● **Records shown**
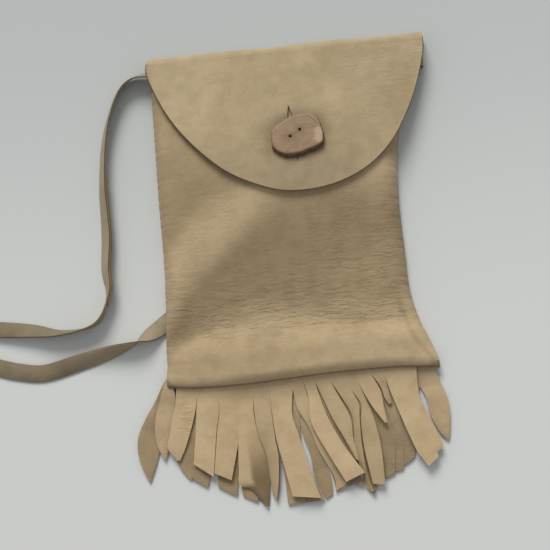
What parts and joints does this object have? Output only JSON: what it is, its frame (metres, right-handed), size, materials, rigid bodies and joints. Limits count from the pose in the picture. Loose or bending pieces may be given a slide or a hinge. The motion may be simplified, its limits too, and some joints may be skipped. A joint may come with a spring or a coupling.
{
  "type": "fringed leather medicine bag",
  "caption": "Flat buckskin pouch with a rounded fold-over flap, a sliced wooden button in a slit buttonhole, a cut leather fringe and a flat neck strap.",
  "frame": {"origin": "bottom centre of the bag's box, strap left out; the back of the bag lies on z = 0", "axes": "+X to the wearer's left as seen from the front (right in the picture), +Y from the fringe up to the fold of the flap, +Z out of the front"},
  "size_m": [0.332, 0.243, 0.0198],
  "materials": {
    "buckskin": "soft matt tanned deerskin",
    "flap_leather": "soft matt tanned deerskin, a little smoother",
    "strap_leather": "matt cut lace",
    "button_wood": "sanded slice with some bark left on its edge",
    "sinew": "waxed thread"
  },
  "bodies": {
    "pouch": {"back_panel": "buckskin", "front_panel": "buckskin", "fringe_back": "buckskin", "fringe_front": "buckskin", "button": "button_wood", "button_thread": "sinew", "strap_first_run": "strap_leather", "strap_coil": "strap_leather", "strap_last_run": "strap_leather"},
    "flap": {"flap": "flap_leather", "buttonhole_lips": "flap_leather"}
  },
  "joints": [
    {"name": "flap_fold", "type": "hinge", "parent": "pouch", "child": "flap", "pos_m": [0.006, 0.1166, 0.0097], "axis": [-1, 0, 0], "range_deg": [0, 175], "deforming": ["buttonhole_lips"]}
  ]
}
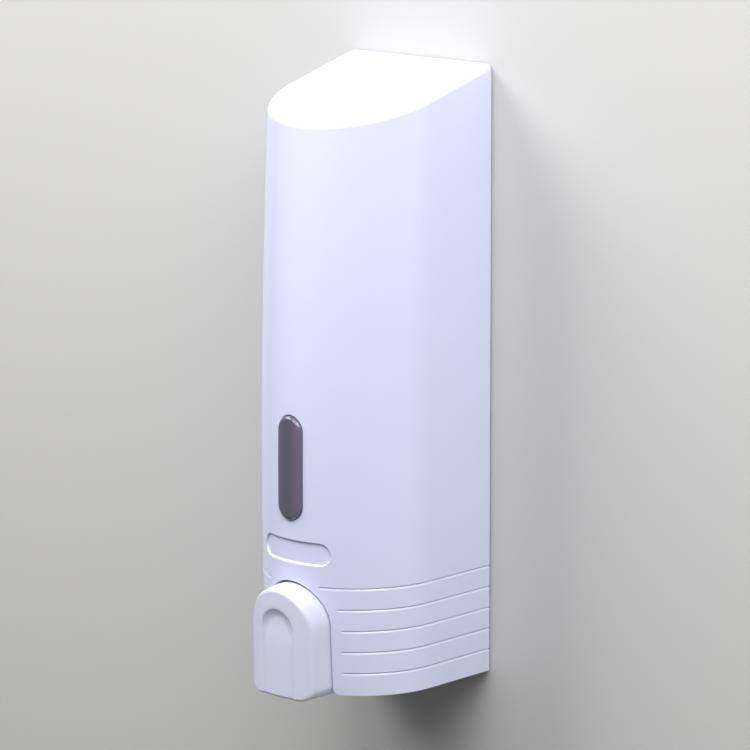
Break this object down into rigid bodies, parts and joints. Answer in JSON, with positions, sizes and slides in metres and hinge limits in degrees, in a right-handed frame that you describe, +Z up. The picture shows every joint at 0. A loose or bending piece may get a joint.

● **Do this**
Write out the whole listing again. Match it word for word.

● **Output below**
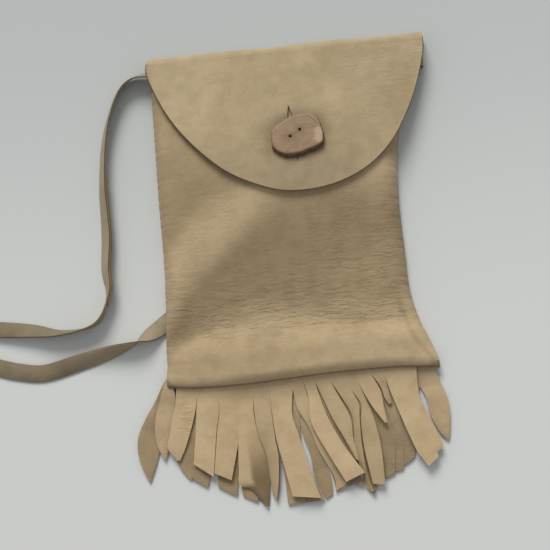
What parts and joints does this object have? Output only JSON: what it is, its frame (metres, right-handed), size, materials, rigid bodies and joints. Limits count from the pose in the picture. Loose or bending pieces may be given a slide or a hinge. The motion may be simplified, its limits too, and some joints may be skipped. A joint may come with a spring or a coupling.
{
  "type": "fringed leather medicine bag",
  "caption": "Flat buckskin pouch with a rounded fold-over flap, a sliced wooden button in a slit buttonhole, a cut leather fringe and a flat neck strap.",
  "frame": {"origin": "bottom centre of the bag's box, strap left out; the back of the bag lies on z = 0", "axes": "+X to the wearer's left as seen from the front (right in the picture), +Y from the fringe up to the fold of the flap, +Z out of the front"},
  "size_m": [0.332, 0.243, 0.0198],
  "materials": {
    "buckskin": "soft matt tanned deerskin",
    "flap_leather": "soft matt tanned deerskin, a little smoother",
    "strap_leather": "matt cut lace",
    "button_wood": "sanded slice with some bark left on its edge",
    "sinew": "waxed thread"
  },
  "bodies": {
    "pouch": {"back_panel": "buckskin", "front_panel": "buckskin", "fringe_back": "buckskin", "fringe_front": "buckskin", "button": "button_wood", "button_thread": "sinew", "strap_first_run": "strap_leather", "strap_coil": "strap_leather", "strap_last_run": "strap_leather"},
    "flap": {"flap": "flap_leather", "buttonhole_lips": "flap_leather"}
  },
  "joints": [
    {"name": "flap_fold", "type": "hinge", "parent": "pouch", "child": "flap", "pos_m": [0.006, 0.1166, 0.0097], "axis": [-1, 0, 0], "range_deg": [0, 175], "deforming": ["buttonhole_lips"]}
  ]
}
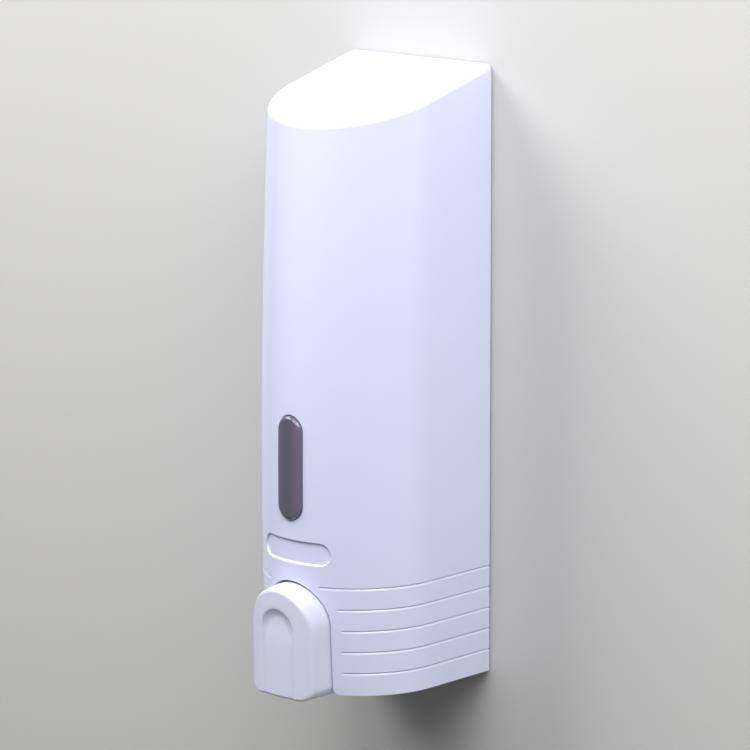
Break this object down into rigid bodies, parts and joints. Answer in JSON, with positions, sizes and slides in metres and hinge limits in degrees, in a right-handed frame that you describe, +Z up. The picture shows every joint at 0. A loose or bending piece may get a joint.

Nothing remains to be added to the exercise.